Les défis de l’époque imposent des changements radicaux dans la manière d’aménager le territoire et de gérer et développer les villes par un nouvel urbanisme. Mais si la radicalité est dans tous les discours, même les plus convenus, les pensées et pratiques radicales sont réduites à une forme de marginalité.

Est-ce parce qu’en France l’urbanisme est enseigné comme une science sociale et poli­tique (ce qui n’est abso­lu­ment pas la norme, ailleurs) qu’il est à ce point considéré comme un domaine hau­te­ment intel­lec­tuel et dis­cur­sif, et assez sou­vent abs­trait ? Iro­nie du sort, quand on sait à quel point les urba­nistes sont attachés à se reconnaître au prisme de leur « pra­tique pro­fes­sion­nelle », de leurs inter­ven­tions concrètes sur les ter­ri­toires et pour les gens…

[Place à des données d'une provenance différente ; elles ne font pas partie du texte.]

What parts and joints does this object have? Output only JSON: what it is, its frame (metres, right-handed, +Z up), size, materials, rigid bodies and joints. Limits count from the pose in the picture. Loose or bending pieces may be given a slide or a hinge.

De fait, il y a, en appa­rence, un cli­vage immense entre ceux qui pensent ou dis­courent sur l’urbanisme et ceux qui le pra­tiquent. Ceux qui sou­vent glosent sur les « dis­rup­tions nécessaires au déploiement juste des tran­si­tions au bénéfice de la sobriété, et de l’inclusivité », et ceux qui ont les mains dans le cam­bouis des docu­ments d’urbanisme et autres pro­jets urbains, appliqués à mettre en œuvre des approches et règles antédiluviennes pour des exécutifs locaux dont le seul véritable objec­tif – quel qu’en soit le prix – est le consen­sus. Un consen­sus drapé dans une forme d’idéal démocratique, alors que per­sonne ne peut contes­ter qu’il est le meilleur allié de l’immobilisme et du busi­ness as usual.

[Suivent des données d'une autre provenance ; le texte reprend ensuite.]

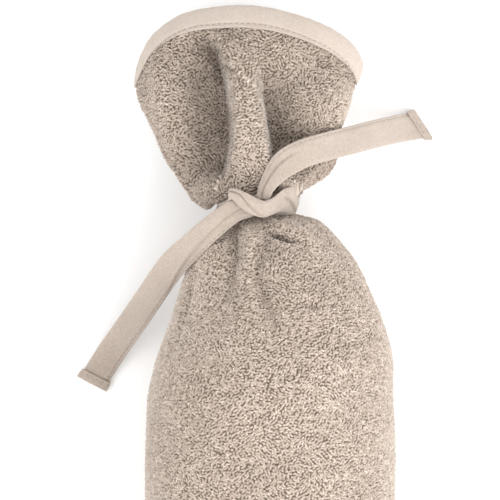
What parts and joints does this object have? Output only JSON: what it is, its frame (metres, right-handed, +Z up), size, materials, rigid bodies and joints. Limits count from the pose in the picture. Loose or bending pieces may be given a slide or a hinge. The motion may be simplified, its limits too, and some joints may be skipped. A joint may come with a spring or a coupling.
{
  "type": "hot-water bottle with a tied towelling pouch",
  "caption": "Round screw-cap hot-water bottle in a terry towelling pouch, tied at the neck with a flat cotton tape.",
  "frame": {"origin": "on the resting surface, under the middle of the pouch, which lies on its back", "axes": "+Y along the pouch to its open mouth, +X to its right seen from above, +Z up from the resting surface"},
  "size_m": [0.1494, 0.3404, 0.1045],
  "materials": {
    "towelling": "looped terry, matt",
    "cotton": "plain weave, matt",
    "steel": "satin",
    "cap_plastic": "moulded",
    "gasket_rubber": "moulded"
  },
  "bodies": {
    "pouch": {"pouch_front_panel": "towelling", "pouch_back_panel": "towelling", "mouth_binding": "cotton", "tie_neck_loop": "cotton", "tie_knot": "cotton", "bottle_body": "steel", "bottle_base": "steel", "bottle_neck_collar": "steel"},
    "left_tail": {"tie_left_tail": "cotton"},
    "right_tail": {"tie_right_tail": "cotton"},
    "cap_seal": {"cap_gasket": "gasket_rubber"},
    "cap": {"cap_shell": "steel", "cap_threaded_insert": "cap_plastic"}
  },
  "joints": [
    {"name": "left_tail_lift", "type": "hinge", "parent": "pouch", "child": "left_tail", "pos_m": [-0.01204, 0.08232, 0.06937], "axis": [-0.5992, 0.8006, 0], "range_deg": [0, 75]},
    {"name": "right_tail_lift", "type": "hinge", "parent": "pouch", "child": "right_tail", "pos_m": [0.00499, 0.09839, 0.0642], "axis": [0.7109, -0.7033, 0], "range_deg": [0, 75]},
    {"name": "cap_lift", "type": "slide", "parent": "pouch", "child": "cap_seal", "axis": [0, 1, 0], "range_m": [0, 0.01001]},
    {"name": "cap_turn", "type": "hinge", "parent": "cap_seal", "child": "cap", "pos_m": [0.0018, 0.04, 0.0515], "axis": [0, 1, 0], "range_deg": [0, 900]}
  ],
  "couplings": [
    {"joint": "cap_lift", "follows": "cap_turn", "m_per_rad": 0.00063662}
  ]
}
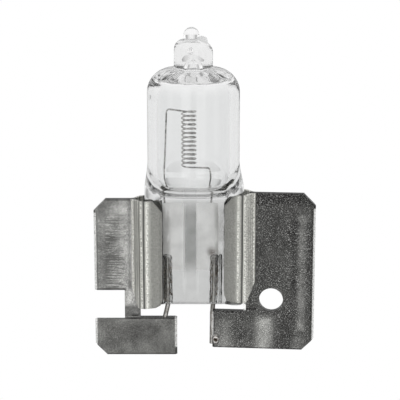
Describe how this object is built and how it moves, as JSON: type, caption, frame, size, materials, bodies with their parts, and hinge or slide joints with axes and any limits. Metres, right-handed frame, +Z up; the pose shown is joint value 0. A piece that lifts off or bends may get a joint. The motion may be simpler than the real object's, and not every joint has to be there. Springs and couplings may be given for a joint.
{
  "type": "halogen bulb",
  "caption": "Single-filament halogen bulb in a clear domed quartz tube, its flat pinch gripped by two folded sheet-metal contact blades.",
  "frame": {"origin": "on the bulb's axis, level with the lower edge of the left blade's foot", "axes": "+Z up along the bulb, +X towards the wider right blade, -Y out of the blades' front faces"},
  "size_m": [0.0293, 0.012, 0.0441],
  "materials": {
    "quartz": "clear fused quartz, polished by the flame",
    "tungsten": "drawn tungsten wire, dull grey",
    "foil": "thin molybdenum foil, satin",
    "lead_wire": "drawn molybdenum wire, browned by heat near the quartz",
    "plated_sheet": "nickel-plated sheet with a fine rolled grain",
    "plated_sheet_dark": "nickel-plated sheet with a speckled, darker face",
    "weld": "burnt weld nugget"
  },
  "bodies": {
    "root": {"quartz_envelope": "quartz", "exhaust_tip": "quartz", "filament_coil": "tungsten", "filament_long_leg": "tungsten", "filament_short_leg": "tungsten", "long_leg_sleeve": "tungsten", "short_leg_sleeve": "tungsten", "left_foil": "foil", "right_foil": "foil", "left_outer_lead": "lead_wire", "right_outer_lead": "lead_wire", "left_blade": "plated_sheet", "right_blade": "plated_sheet_dark", "right_lead_weld": "weld"}
  },
  "joints": []
}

Pour autant, lorsqu’on inves­tigue en détail la pra­tique pro­fes­sion­nelle et notam­ment sur ses marges, le tableau se révèle moins sombre : l’activité des urba­nistes français n’a jamais été tota­le­ment réduite à appor­ter des réponses conven­tion­nelles à des ques­tions cli­vantes sinon mili­tantes. État des lieux.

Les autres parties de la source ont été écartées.